Friday, 3 October, 2008 - 15:00
Campus: Brussels Humanities, Sciences & Engineering campus
Faculty: Science and Bio-engineering Sciences
Christina Papadaki
phd defence

This thesis, devoted to accretion disc phenomena in cataclysmic variables (CVs), is based on the photometric and spectroscopic study of several non-magnetic CVs in which a fully grown disc has developed. Accretion discs are among the most common structures that exist: stars form through a disc of material whose residues will become planetary systems. A large fraction of binary systems have accretion discs in one or other stage of their evolution. Accretion discs are also important in X-ray binaries where matter is transferred towards a neutron star or a black hole. Finally, even galaxies have generally discs. However, one of the great unknowns is the source of viscosity, responsible for the angular momentum transfer in the disc and thus for the accretion.

In non-magnetic CVs the radiation from the system is dominated by the disc.
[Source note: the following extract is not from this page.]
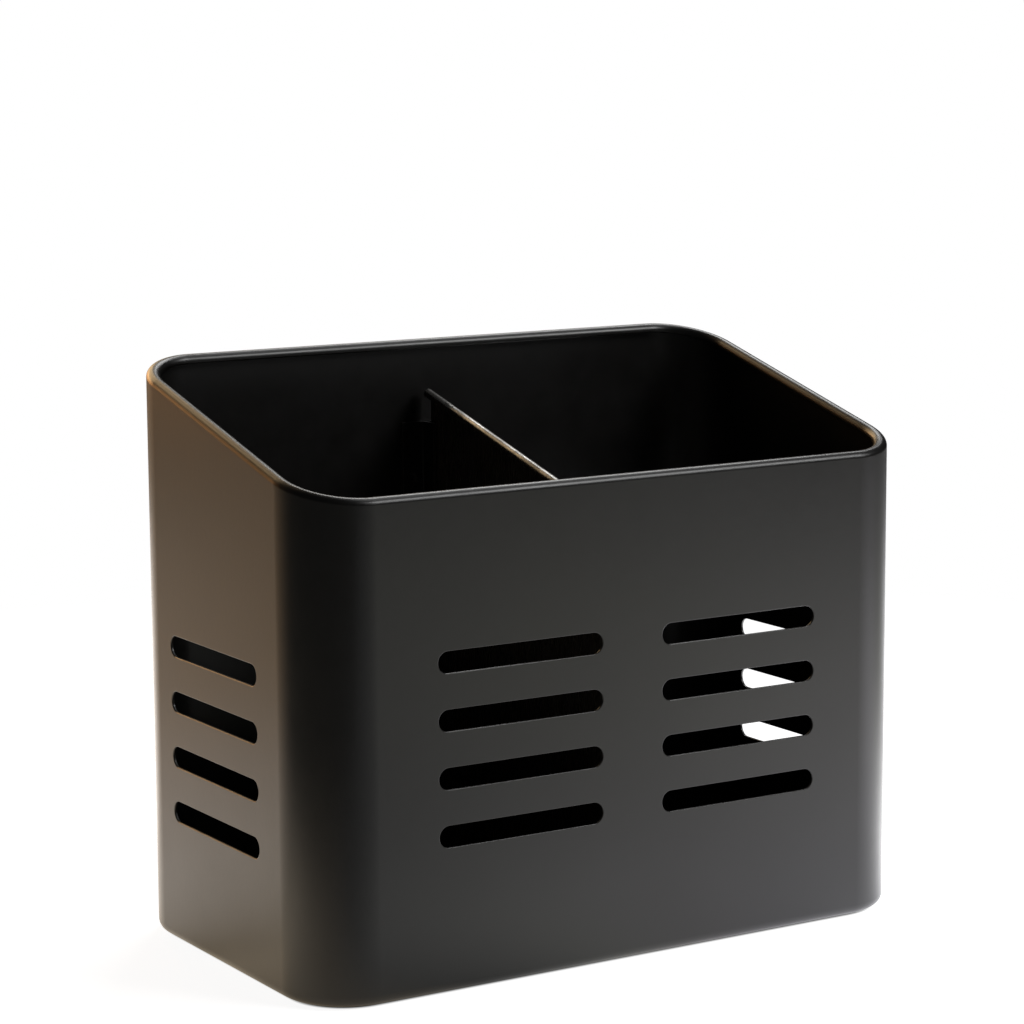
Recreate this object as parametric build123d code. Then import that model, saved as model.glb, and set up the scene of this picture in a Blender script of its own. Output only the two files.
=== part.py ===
from build123d import *
import math
import os

# Free-standing cutlery drainer of bent and painted sheet steel, with two compartments.
# All sizes are in millimetres. +Z is up, the low front wall faces -Y, and +X is to its right.
# The origin is on the surface that the drainer stands on, below the middle of its plan.

# Body: one wall of sheet wrapped round all four sides
body_width = 200.0          # outside, left to right
body_depth = 112.0          # outside, front to back
corner_radius = 20.0        # outside of the upright corners
front_height = 137.5        # underside of the body to the top of the rim, at the front
back_height = 167.0         # the same, at the back
sheet = 0.9                 # thickness of the wall

# Rim: the wall's top edge is rolled inwards and down
rim_roll_radius = 2.0       # outside of the roll
rim_roll_depth = 2.8        # how far the roll's free edge lies below the top
roll_flat = 0.1             # narrow flat along the top of any roll

# Foot of the wall: bent inwards to a lip that carries the floor
bottom_bend_radius = 3.2    # outside of the bend
lip_width = 14.0            # from the outside of the wall to the free edge of the lip

# Slots: capsule openings in rows
slot_rows = 4
slot_length = 52.6
slot_height = 6.0
slot_pitch = 16.0           # from one row to the next
front_slot_level = 43.7     # underside of the body to the middle of the lowest front row
side_slot_level = 39.0      # the same, on both side walls
front_slot_offset = 36.3    # from the middle of the whole front pattern to each group's middle
front_slot_shift = 1.0      # the front pattern lies this far right of the middle
side_slot_shift = 2.0       # the side slots lie this far behind the middle of the depth

# Floor: a flat plate with drain holes, lying on the lip
floor_sheet = 0.8
floor_clearance = 0.3       # from the plate's edge to where the wall's bottom bend begins
drain_hole_diameter = 6.0
drain_hole_pitch = 14.0
drain_hole_margin = 4.0     # least solid floor between a hole and the lip, or a hole and the divider

# Divider: one upright sheet with its own rolled top edge, lifted out upwards
divider_sheet = 0.8
divider_drop = 14.5         # top of the divider below the rim, measured upright
divider_roll_radius = 1.6
divider_roll_depth = 2.2
divider_floor_gap = 0.3     # running gap above the floor

# Guides: a pair of angles on the front wall and a pair on the back wall hold the divider's ends
guide_sheet = 0.8
guide_bend_radius = 0.4     # inside of the bend
guide_depth = 7.0           # how far the standing leg comes out from the wall
guide_flange = 8.0          # width of the leg that is welded to the wall
guide_side_clearance = 0.35 # on each side of the divider
guide_drop = 8.0            # top of a guide below the divider's end
lift_clearance = 0.4        # least gap that the divider's ends keep as it is lifted past the rim

# Feet: four thin pads stuck under the corners of the lip
foot_diameter = 6.5
foot_height = 0.6
foot_inset = 10.4           # from the outside of the corner to the pad's middle

# Sizes that follow from those above
body_bottom = foot_height
rim_rise = (back_height - front_height) / body_depth
rim_thickness = 2 * rim_roll_radius
floor_bottom = body_bottom + sheet
floor_top = floor_bottom + floor_sheet
half_width = body_width / 2
half_depth = body_depth / 2
inner_half_depth = half_depth - sheet
divider_end_gap = rim_thickness - sheet + lift_clearance
divider_half_length = inner_half_depth - divider_end_gap
guide_slot_width = divider_sheet + 2 * guide_side_clearance
reach = 4 * (body_width + body_depth + back_height)   # longer than any cut has to be


def rim_level(y):
    """Height of the rim's top, as a sloping plane, at a distance y behind the middle."""
    return body_bottom + front_height + rim_rise * (y + half_depth)


def below_rim(drop):
    """Everything lower than the rim's plane, less an upright drop."""
    low, high = rim_level(-reach) - drop, rim_level(reach) - drop
    outline = Polyline((-reach, -reach), (reach, -reach), (reach, high), (-reach, low), close=True)
    return extrude(Plane.YZ * make_face(outline), reach, both=True)


def plan(inset):
    """Plan of the body, drawn in from its outside."""
    return RectangleRounded(
        body_width - 2 * inset, body_depth - 2 * inset, max(corner_radius - inset, 0.5)
    )


def block(inset, bottom):
    """Upright block on that plan, from a level up to well above the rim."""
    return Pos(0, 0, bottom) * extrude(plan(inset), reach)


def top_edges(solid):
    """Edges round the face that lies highest and looks upwards."""
    upward = [face for face in solid.faces() if face.normal_at().Z > 0.5]
    return max(upward, key=lambda face: face.center().Z).edges()


def capsule(length, height):
    """Bar with round ends, to cut a slot that lies along X in a wall that faces Y."""
    return extrude(Plane.XZ * SlotOverall(length, height), body_depth / 4, both=True)


def wall_shell():
    """Wall with its bottom bend and lip, its rolled rim and its slots."""
    outside = block(0, body_bottom)
    outside = fillet(outside.faces().sort_by(Axis.Z)[0].edges(), bottom_bend_radius)
    inside = block(sheet, body_bottom + sheet)
    inside = fillet(inside.faces().sort_by(Axis.Z)[0].edges(), bottom_bend_radius - sheet)
    shell = (outside & below_rim(0)) - block(rim_thickness, body_bottom + bottom_bend_radius)
    shell = fillet(top_edges(shell), rim_roll_radius - roll_flat / 2)
    hollow = block(sheet, body_bottom + bottom_bend_radius) - block(rim_thickness - sheet, body_bottom)
    hollow = hollow & below_rim(sheet)
    hollow = fillet(top_edges(hollow), rim_roll_radius - sheet - roll_flat / 2)
    shell = shell - (inside & below_rim(rim_roll_depth)) - hollow - block(lip_width, 0)

    for row in range(slot_rows):
        front_level = body_bottom + front_slot_level + row * slot_pitch
        side_level = body_bottom + side_slot_level + row * slot_pitch
        for side in (-1, 1):
            cutter = capsule(slot_length, slot_height)
            group_middle = front_slot_shift + side * front_slot_offset
            shell -= Pos(group_middle, -half_depth, front_level) * cutter
            shell -= Pos(side * half_width, side_slot_shift, side_level) * Rot(0, 0, 90) * cutter
    return shell


def drain_floor():
    """Floor plate with a grid of drain holes under each compartment."""
    plate = extrude(plan(bottom_bend_radius + floor_clearance), floor_sheet)
    plate = Pos(0, 0, floor_bottom) * plate
    hole_radius = drain_hole_diameter / 2
    inner_limit = divider_sheet / 2 + drain_hole_margin + hole_radius
    outer_limit = half_width - lip_width - drain_hole_margin - hole_radius
    depth_limit = half_depth - lip_width - drain_hole_margin - hole_radius
    columns = int((outer_limit - inner_limit) / drain_hole_pitch) + 1
    rows = int(2 * depth_limit / drain_hole_pitch) + 1
    middle = (inner_limit + outer_limit) / 2
    drill = Cylinder(hole_radius, 4 * floor_sheet)
    for side in (-1, 1):
        for column in range(columns):
            x = side * (middle + (column - (columns - 1) / 2) * drain_hole_pitch)
            for row in range(rows):
                y = (row - (rows - 1) / 2) * drain_hole_pitch
                plate -= Pos(x, y, floor_bottom) * drill
    return plate


def divider():
    """Upright sheet whose sloping top edge is rolled over to the left."""
    bottom = floor_top + divider_floor_gap
    sheet_left = -divider_sheet / 2
    sheet_right = divider_sheet / 2
    roll_left = sheet_right - 2 * divider_roll_radius

    def slab(left, right, half_length):
        size = (right - left, 2 * half_length, reach)
        return Pos(left, 0, bottom) * Box(*size, align=(Align.MIN, Align.CENTER, Align.MIN))

    def rounded(solid, radius):
        """The solid with the two long edges of its top rounded."""
        long_edges = [edge for edge in top_edges(solid) if edge.length > divider_half_length]
        return fillet(long_edges, radius)

    rolled = slab(roll_left, sheet_right, divider_half_length) & below_rim(divider_drop)
    rolled = rounded(rolled, divider_roll_radius - roll_flat / 2)
    hollow = slab(roll_left + divider_sheet, sheet_left, reach) & below_rim(divider_drop + divider_sheet)
    hollow = rounded(hollow, divider_roll_radius - divider_sheet - roll_flat / 2)
    under_the_roll = slab(roll_left, sheet_left, reach) & below_rim(divider_drop + divider_roll_depth)
    return rolled - hollow - under_the_roll


def guide(side, end):
    """Angle beside one end of the divider: side is -1 left or 1 right, end is -1 front or 1 back."""
    divider_end_top = rim_level(end * divider_half_length) - divider_drop - divider_roll_depth
    bottom = body_bottom + bottom_bend_radius
    slot_face = guide_slot_width / 2
    corner = Polyline(
        (slot_face, guide_depth), (slot_face, 0), (slot_face + guide_flange, 0),
        (slot_face + guide_flange, guide_sheet), (slot_face + guide_sheet, guide_sheet),
        (slot_face + guide_sheet, guide_depth), close=True
    )
    angle = extrude(make_face(corner), divider_end_top - guide_drop - bottom)
    upright = angle.edges().filter_by(Axis.Z)
    outer_corner = upright.sort_by_distance((slot_face, 0, 0))[0]
    inner_corner = upright.sort_by_distance((slot_face + guide_sheet, guide_sheet, 0))[0]
    angle = fillet(outer_corner, guide_bend_radius + guide_sheet)
    inner_corner = angle.edges().filter_by(Axis.Z).sort_by_distance(inner_corner.center())[0]
    angle = fillet(inner_corner, guide_bend_radius)
    if side == end:
        angle = mirror(angle, Plane.YZ)
    if end > 0:
        angle = Rot(0, 0, 180) * angle
    return Pos(0, end * inner_half_depth, bottom) * angle


def foot(side, end):
    """Pad under one corner of the lip: side is -1 left or 1 right, end is -1 front or 1 back."""
    inset = corner_radius - (corner_radius - foot_inset) * math.sqrt(0.5)
    pad = Cylinder(foot_diameter / 2, foot_height, align=(Align.CENTER, Align.CENTER, Align.MIN))
    return Pos(side * (half_width - inset), end * (half_depth - inset), 0) * pad


pieces = {"wall_shell": wall_shell(), "drain_floor": drain_floor(), "divider": divider()}
for end_name, end in (("front", -1), ("rear", 1)):
    for side_name, side in (("left", -1), ("right", 1)):
        pieces[f"{end_name}_{side_name}_guide"] = guide(side, end)
        pieces[f"{end_name}_{side_name}_foot"] = foot(side, end)

os.makedirs("parts", exist_ok=True)
for name, solid in pieces.items():
    export_step(solid, f"parts/{name}.step")
    box = solid.bounding_box()
    print(name, round(solid.volume), "mm3, from", box.min, "to", box.max)
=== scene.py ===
import math

import bpy
from mathutils import Matrix, Vector


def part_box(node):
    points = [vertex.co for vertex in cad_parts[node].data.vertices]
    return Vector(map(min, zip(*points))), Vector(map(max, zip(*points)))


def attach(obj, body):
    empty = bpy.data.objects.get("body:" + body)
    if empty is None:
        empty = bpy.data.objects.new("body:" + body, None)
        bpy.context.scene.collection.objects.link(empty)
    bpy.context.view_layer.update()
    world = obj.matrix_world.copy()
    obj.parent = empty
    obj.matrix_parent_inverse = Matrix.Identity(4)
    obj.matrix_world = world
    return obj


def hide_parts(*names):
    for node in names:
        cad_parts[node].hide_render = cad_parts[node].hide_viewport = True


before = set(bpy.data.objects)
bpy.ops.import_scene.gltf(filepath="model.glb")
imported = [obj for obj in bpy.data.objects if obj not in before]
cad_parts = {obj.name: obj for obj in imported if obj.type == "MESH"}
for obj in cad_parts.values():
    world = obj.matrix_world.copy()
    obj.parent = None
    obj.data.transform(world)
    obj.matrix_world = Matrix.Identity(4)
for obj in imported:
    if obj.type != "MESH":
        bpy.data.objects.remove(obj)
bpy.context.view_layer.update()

# A free-standing cutlery drainer: one bent steel wall with a rolled rim, a pierced floor,
# a lift-out divider held by four guides, and four rubber feet.
# Lengths are in metres, +Z is up, and the low front wall faces -Y.

mm = 0.001

wall_low, wall_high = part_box("wall_shell")
half_width = wall_high.x
half_depth = wall_high.y
body_bottom = wall_low.z

# Wall
front_height = 137.5 * mm
back_height = 167.0 * mm
rim_rise = (back_height - front_height) / (2 * half_depth)
corner_radius = 20.0 * mm
corner_steps = 24
sheet = 0.9 * mm
rim_roll_radius = 2.0 * mm
rim_roll_depth = 2.8 * mm
bottom_bend_radius = 3.2 * mm
lip_width = 14.0 * mm
punched_edge = 0.35 * mm
rim_front = wall_high.z - rim_rise * (2 * half_depth - rim_roll_radius)

# Slots
slot_rows = 4
slot_length = 52.6 * mm
slot_height = 6.0 * mm
slot_pitch = 16.0 * mm
slot_end_steps = 10
front_slot_level = body_bottom + 43.7 * mm
side_slot_level = body_bottom + 39.0 * mm
front_slot_offset = 36.3 * mm
front_slot_shift = 1.0 * mm
side_slot_shift = 2.0 * mm
past_the_sheet = 20 * mm        # how far a punch goes on, both ends together

# Divider
divider_low, divider_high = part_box("divider")
divider_roll_radius = 1.6 * mm
divider_roll_depth = 2.2 * mm
divider_sheet = 0.8 * mm
divider_foot = 30 * mm          # its lowest part, which stays level
divider_crest = divider_high.z - rim_rise * divider_high.y
bare_and_highlit_crest = 0.8 * mm           # the coat is bare steel down to here below the crest, partly wear and partly a painted highlight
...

The study of such systems reveals thus mostly the structure of the accretion disc and therefore the underlying viscosity sources. As these binary systems have orbital periods of a few hours and orbital separations of the order of one solar radius, their study is made possible on small time scales. They are thus the ideal systems to probe the structure of accretion discs and to try to understand the source of anomalous viscosity.
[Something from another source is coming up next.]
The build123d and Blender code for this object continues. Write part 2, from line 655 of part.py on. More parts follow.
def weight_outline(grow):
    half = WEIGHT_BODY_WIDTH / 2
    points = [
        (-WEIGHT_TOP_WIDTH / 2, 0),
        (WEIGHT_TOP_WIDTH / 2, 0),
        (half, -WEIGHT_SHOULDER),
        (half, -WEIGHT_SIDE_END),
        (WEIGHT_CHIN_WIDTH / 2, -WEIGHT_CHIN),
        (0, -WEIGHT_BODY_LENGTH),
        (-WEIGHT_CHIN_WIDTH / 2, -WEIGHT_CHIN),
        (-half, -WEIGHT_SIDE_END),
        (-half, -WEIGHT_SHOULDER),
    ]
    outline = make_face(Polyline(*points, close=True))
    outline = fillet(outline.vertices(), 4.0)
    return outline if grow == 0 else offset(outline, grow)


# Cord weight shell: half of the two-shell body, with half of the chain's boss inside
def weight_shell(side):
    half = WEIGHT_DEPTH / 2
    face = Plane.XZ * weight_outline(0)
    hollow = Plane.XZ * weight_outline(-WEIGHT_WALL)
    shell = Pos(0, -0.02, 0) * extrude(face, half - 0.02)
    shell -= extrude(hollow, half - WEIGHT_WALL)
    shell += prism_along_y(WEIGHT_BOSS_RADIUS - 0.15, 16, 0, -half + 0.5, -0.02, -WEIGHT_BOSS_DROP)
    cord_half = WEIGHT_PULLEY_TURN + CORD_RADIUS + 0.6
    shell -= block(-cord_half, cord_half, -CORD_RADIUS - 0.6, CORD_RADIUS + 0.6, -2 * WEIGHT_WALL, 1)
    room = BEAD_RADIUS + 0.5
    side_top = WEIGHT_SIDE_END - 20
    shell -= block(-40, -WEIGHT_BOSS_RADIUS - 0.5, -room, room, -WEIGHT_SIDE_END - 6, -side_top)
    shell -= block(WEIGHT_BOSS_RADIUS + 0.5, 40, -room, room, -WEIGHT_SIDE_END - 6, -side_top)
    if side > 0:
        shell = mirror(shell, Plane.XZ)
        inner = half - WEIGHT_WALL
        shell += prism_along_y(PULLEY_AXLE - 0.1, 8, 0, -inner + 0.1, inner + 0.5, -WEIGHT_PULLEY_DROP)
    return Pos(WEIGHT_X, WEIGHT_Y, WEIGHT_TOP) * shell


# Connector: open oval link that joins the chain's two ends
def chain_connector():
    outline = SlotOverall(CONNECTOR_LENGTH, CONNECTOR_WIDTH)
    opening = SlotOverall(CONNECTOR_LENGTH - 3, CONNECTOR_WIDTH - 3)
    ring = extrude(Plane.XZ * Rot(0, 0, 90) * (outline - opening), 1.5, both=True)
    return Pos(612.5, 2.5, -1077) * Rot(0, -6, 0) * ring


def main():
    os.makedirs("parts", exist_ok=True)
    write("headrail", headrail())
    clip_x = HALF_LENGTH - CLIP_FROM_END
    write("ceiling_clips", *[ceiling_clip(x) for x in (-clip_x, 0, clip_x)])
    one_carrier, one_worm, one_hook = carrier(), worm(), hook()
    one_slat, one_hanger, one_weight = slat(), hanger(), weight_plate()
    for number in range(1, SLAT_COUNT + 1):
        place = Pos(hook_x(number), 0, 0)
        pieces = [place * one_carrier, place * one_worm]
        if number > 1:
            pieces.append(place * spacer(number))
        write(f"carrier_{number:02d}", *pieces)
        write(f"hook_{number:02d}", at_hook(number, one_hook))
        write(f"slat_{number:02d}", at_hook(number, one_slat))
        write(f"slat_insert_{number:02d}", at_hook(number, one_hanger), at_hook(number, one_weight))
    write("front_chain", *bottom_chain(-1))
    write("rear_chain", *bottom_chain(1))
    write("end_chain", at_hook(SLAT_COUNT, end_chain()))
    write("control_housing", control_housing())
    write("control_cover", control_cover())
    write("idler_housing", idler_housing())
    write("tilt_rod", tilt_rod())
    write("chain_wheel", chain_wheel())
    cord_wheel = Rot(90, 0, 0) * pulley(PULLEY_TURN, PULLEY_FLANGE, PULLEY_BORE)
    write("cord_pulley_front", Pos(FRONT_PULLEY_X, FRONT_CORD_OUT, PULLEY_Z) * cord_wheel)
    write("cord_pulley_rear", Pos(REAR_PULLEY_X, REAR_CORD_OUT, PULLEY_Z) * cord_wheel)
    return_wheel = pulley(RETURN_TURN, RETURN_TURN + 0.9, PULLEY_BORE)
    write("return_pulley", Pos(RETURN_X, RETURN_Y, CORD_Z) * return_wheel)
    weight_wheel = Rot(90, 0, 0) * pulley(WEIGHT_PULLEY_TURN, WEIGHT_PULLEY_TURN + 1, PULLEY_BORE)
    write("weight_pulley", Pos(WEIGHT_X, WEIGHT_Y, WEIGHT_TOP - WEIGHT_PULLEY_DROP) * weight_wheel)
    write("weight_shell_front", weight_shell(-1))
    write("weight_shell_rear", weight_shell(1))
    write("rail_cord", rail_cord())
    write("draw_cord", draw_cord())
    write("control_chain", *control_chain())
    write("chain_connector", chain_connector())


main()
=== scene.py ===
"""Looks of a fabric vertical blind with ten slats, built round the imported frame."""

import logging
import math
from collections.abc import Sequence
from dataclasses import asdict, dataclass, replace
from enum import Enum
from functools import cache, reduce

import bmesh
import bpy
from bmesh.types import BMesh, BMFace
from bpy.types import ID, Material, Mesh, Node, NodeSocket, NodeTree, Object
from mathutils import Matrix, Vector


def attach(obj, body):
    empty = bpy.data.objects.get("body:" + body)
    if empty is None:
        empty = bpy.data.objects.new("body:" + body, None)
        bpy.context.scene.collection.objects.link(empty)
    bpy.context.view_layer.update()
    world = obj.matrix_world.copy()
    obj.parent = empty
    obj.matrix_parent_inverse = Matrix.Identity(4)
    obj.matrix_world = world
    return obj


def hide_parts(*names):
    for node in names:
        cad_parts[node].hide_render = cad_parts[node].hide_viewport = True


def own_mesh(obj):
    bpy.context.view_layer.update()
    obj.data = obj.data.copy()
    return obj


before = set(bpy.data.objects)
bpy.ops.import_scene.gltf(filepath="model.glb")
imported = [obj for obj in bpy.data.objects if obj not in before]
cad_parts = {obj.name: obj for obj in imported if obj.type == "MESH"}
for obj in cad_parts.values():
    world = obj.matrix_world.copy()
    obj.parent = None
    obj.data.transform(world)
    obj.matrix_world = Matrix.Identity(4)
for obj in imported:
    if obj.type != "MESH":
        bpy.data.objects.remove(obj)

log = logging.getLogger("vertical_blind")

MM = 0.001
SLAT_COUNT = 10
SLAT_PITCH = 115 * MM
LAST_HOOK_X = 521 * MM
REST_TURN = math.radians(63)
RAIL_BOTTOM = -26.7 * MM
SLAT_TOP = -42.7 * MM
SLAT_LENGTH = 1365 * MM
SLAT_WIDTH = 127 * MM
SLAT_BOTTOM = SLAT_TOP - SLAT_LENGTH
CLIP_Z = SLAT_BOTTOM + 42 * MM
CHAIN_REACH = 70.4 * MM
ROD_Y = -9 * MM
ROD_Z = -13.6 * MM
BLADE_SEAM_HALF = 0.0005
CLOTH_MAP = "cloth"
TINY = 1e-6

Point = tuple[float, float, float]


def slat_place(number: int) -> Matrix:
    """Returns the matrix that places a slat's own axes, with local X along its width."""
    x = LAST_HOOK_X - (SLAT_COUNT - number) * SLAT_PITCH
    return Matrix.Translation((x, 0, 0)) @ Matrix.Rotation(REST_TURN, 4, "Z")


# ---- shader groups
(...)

As far as photometry is concerned, the majority of data, approximately 200 nights of allocated time, was collected at several observatories including, the Uccle Observatory in Belgium, the South African Astronomical Observatory, Kryoneri and Skinakas in Greece, Hoher List Observatory in Germany, and the Cerro Tololo International Observatory in Chile. The selected systems were followed over a long period of time and with regularity, with a very high temporal sampling, so as to detect long-term trends, modulations on timescales of the orbital period, of the precession of the disc and very short timescales associated with flickering and possible quasi-periodic oscillations.

On the spectroscopic side, this thesis makes use of data, on two systems, collected at the 3.6m NTT (La Silla, Chile). These high-resolution time-resolved spectra give us the opportunity to probe the accretion disc structure in detail via the simultaneous study of several emission lines and the application of the indirect imaging technique of Doppler tomography.